• _PROBLEM STATEMENT_:
In the entries, find all lines that hold the word "piece" and copy them.
----- SUPPLIED ENTRIES -----
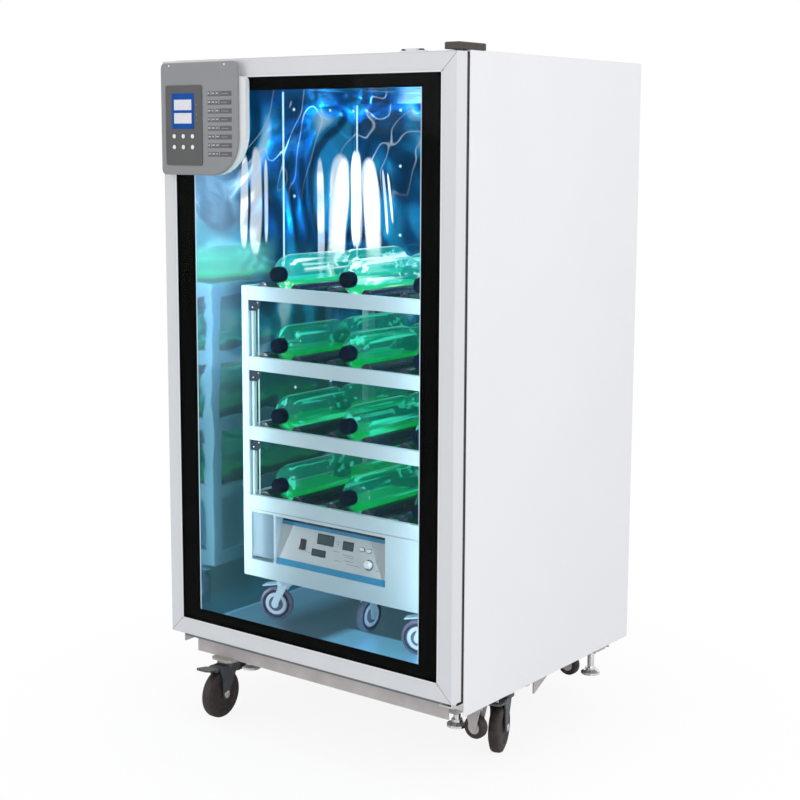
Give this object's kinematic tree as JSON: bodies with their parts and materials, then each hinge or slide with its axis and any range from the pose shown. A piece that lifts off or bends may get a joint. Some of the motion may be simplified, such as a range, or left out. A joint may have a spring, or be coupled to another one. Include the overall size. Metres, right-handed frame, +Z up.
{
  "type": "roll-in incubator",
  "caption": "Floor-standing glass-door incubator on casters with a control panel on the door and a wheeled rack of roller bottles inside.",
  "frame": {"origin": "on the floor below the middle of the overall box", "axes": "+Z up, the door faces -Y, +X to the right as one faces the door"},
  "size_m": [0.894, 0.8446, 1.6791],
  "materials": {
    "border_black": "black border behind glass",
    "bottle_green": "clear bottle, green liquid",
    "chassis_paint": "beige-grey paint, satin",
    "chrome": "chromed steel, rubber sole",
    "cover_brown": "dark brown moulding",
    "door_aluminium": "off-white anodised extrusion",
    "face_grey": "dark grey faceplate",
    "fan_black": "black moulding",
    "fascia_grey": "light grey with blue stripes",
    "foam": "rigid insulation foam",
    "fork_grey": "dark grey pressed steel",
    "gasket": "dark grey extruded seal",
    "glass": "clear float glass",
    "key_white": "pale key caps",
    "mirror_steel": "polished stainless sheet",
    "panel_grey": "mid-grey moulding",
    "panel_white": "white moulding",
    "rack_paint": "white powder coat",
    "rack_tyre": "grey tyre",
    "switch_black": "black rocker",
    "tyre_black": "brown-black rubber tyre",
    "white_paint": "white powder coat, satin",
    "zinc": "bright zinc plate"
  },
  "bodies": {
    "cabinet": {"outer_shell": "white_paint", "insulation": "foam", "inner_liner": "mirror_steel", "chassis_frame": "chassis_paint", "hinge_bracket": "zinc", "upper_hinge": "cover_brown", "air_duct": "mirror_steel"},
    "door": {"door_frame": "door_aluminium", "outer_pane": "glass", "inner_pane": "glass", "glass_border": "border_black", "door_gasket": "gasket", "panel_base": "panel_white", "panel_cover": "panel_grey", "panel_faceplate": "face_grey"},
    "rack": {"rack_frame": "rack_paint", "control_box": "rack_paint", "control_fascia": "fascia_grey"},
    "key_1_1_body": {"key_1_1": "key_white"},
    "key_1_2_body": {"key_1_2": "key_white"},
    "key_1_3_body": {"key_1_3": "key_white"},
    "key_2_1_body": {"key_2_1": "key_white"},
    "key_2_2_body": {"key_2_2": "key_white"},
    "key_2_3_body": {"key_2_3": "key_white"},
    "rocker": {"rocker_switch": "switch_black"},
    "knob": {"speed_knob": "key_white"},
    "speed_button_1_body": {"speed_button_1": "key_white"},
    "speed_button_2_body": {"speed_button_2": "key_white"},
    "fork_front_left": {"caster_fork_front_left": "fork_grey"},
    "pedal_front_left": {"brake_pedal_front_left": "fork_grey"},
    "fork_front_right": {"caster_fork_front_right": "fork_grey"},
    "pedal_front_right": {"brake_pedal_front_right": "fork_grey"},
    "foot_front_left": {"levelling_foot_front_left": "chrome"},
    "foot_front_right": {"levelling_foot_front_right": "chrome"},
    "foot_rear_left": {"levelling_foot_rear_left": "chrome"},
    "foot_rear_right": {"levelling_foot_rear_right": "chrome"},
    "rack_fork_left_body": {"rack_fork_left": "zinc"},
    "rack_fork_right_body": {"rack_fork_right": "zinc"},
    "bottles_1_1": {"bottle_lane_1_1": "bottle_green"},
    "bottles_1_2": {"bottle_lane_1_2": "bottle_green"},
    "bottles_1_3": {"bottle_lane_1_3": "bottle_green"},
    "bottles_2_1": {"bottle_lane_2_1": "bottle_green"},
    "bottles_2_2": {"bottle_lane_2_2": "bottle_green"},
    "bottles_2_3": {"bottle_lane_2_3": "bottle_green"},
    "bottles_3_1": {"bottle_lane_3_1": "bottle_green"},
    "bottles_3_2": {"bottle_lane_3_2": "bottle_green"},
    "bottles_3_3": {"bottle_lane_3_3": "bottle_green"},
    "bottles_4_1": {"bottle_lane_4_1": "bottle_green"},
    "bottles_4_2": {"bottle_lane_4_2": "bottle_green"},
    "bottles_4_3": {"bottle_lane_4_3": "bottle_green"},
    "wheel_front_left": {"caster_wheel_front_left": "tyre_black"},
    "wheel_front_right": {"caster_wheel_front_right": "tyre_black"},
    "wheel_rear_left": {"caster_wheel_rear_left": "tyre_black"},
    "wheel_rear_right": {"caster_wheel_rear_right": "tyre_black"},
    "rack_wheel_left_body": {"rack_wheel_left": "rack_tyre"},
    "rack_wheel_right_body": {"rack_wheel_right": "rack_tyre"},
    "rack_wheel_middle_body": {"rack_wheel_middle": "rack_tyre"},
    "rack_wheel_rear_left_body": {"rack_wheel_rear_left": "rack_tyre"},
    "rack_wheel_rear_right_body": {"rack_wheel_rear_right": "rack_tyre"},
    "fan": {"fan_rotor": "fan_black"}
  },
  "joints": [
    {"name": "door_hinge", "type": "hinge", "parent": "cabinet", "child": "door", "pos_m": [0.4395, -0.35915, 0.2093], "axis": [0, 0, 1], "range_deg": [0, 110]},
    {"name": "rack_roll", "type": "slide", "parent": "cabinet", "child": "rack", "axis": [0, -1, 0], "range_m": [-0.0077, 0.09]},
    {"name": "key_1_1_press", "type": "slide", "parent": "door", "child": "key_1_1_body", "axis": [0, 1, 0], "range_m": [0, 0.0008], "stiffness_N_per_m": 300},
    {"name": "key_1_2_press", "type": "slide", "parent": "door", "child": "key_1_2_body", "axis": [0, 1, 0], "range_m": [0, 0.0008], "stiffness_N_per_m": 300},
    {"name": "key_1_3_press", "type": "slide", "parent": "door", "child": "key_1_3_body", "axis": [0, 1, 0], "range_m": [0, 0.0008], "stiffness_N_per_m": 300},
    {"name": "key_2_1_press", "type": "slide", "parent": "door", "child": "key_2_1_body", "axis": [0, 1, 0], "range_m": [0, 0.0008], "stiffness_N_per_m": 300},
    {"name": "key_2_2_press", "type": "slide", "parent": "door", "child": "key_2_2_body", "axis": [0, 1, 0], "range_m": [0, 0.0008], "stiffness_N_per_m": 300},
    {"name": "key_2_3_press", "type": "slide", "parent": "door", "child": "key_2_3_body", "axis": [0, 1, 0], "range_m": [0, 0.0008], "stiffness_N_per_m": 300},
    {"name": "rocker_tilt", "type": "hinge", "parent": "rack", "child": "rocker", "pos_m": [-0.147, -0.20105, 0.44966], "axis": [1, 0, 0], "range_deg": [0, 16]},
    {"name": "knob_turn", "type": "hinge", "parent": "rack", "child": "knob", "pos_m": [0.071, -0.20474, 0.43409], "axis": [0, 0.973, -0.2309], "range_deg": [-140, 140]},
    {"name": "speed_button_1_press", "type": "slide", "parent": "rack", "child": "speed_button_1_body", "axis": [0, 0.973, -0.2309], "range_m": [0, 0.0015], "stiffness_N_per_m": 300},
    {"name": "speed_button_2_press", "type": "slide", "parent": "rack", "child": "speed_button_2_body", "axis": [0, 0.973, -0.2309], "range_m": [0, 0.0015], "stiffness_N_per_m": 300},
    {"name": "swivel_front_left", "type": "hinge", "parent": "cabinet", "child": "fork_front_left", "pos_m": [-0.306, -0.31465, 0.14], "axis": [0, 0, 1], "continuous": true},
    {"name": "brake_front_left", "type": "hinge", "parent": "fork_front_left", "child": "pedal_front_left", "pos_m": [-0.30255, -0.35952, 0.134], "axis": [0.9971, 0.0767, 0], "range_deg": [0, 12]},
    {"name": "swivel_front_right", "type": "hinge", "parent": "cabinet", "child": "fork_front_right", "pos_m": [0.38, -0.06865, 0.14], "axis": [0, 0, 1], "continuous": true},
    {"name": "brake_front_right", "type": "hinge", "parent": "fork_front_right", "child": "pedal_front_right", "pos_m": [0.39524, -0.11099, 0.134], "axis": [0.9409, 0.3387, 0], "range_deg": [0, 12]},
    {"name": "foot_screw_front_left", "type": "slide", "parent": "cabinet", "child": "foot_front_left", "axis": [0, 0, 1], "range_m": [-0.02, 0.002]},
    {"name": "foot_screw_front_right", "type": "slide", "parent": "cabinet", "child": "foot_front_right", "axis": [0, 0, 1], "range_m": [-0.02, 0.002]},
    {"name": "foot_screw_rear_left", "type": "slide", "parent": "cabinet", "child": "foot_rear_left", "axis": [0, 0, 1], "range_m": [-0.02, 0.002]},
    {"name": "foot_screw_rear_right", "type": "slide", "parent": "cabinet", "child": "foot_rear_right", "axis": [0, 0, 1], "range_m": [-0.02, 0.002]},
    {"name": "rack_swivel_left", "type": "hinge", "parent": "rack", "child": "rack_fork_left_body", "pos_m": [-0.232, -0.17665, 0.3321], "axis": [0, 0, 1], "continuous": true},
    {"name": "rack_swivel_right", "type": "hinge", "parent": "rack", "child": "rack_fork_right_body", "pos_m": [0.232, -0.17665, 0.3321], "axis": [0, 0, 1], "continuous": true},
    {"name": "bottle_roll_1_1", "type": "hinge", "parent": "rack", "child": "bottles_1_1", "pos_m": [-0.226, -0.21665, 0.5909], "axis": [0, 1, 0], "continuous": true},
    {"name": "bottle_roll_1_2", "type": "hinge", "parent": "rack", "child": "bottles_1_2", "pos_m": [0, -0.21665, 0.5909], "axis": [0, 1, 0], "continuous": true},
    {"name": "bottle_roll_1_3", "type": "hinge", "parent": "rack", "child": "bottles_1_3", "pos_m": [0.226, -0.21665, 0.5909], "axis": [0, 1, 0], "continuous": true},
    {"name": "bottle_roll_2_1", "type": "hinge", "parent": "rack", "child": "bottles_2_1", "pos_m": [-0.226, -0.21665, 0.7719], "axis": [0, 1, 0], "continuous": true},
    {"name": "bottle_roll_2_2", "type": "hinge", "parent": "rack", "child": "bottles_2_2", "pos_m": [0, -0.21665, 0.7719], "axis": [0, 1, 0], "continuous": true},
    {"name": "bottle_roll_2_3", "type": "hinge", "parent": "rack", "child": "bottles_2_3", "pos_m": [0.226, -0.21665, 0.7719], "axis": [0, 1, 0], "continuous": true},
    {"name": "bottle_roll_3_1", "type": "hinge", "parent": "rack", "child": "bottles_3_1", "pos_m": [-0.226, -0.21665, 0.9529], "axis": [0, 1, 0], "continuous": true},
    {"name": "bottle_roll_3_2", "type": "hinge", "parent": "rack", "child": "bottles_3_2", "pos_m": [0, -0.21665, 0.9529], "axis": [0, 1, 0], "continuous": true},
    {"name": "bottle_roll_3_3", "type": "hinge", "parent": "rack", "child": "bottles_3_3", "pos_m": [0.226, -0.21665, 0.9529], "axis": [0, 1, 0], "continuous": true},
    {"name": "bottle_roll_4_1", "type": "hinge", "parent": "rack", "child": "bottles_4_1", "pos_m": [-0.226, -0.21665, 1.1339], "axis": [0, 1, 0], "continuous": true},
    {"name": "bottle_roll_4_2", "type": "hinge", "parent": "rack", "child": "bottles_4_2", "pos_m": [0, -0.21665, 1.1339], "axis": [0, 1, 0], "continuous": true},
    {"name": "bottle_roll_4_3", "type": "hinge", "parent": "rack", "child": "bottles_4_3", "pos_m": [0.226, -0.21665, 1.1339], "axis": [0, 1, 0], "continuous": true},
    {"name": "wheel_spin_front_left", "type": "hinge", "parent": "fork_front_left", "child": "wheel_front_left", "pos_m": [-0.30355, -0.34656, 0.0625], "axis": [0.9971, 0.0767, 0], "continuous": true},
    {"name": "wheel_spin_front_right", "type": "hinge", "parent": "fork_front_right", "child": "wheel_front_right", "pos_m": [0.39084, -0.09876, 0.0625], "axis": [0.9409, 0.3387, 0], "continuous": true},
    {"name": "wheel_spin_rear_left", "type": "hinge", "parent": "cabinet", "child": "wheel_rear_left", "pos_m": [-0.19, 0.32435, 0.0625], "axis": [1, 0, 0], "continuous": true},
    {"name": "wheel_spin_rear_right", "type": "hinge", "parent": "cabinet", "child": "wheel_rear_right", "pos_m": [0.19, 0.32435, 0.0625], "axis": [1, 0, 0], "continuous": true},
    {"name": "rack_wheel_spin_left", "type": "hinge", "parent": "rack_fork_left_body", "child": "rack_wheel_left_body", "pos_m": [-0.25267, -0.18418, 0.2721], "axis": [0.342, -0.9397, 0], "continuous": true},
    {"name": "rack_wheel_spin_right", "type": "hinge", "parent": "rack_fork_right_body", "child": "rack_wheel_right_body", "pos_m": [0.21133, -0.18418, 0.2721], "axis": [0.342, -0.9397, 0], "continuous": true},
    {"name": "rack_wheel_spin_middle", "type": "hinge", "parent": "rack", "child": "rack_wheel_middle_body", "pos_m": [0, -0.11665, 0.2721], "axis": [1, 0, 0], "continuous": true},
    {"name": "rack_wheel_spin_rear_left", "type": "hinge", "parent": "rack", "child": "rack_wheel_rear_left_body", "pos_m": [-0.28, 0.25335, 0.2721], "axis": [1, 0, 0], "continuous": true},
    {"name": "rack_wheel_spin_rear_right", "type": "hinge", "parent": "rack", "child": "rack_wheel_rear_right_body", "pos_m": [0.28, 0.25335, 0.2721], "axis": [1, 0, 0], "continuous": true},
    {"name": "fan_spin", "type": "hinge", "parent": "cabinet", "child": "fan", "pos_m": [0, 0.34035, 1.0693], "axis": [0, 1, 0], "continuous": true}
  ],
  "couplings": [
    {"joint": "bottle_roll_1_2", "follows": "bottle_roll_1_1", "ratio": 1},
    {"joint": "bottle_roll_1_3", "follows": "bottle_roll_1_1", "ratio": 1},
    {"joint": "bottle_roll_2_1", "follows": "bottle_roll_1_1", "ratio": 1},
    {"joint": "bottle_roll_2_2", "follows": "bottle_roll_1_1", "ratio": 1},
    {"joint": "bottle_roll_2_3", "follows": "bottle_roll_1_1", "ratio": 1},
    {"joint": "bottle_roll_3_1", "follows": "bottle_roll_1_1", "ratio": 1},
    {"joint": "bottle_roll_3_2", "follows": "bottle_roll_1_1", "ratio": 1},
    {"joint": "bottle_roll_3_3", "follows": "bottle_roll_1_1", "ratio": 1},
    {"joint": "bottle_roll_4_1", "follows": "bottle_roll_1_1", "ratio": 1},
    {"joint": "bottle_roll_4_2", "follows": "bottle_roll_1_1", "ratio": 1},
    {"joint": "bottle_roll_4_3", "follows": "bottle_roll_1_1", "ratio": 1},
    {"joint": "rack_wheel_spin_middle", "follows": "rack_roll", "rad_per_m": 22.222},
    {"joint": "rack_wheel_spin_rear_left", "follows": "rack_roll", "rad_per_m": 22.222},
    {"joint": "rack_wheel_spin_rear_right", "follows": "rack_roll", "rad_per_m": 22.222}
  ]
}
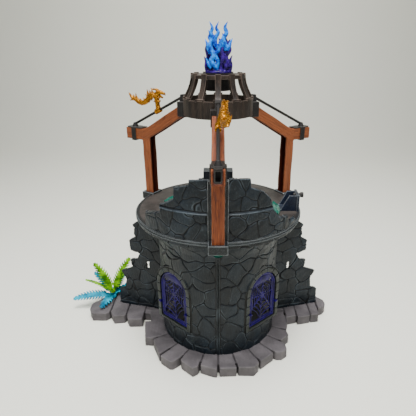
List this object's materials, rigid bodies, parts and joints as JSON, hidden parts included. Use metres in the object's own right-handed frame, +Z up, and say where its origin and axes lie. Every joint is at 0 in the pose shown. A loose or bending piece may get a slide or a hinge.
-----
• _WRITTEN SOLUTION_:
Give this object's kinematic tree as JSON: bodies with their parts and materials, then each hinge or slide with its axis and any range from the pose shown. A piece that lifts off or bends may get a joint. Some of the motion may be simplified, such as a range, or left out. A joint may have a spring, or be coupled to another one. Include the overall size. Metres, right-handed frame, +Z up.
List this object's materials, rigid bodies, parts and joints as JSON, hidden parts included. Use metres in the object's own right-handed frame, +Z up, and say where its origin and axes lie. Every joint is at 0 in the pose shown. A loose or bending piece may get a slide or a hinge.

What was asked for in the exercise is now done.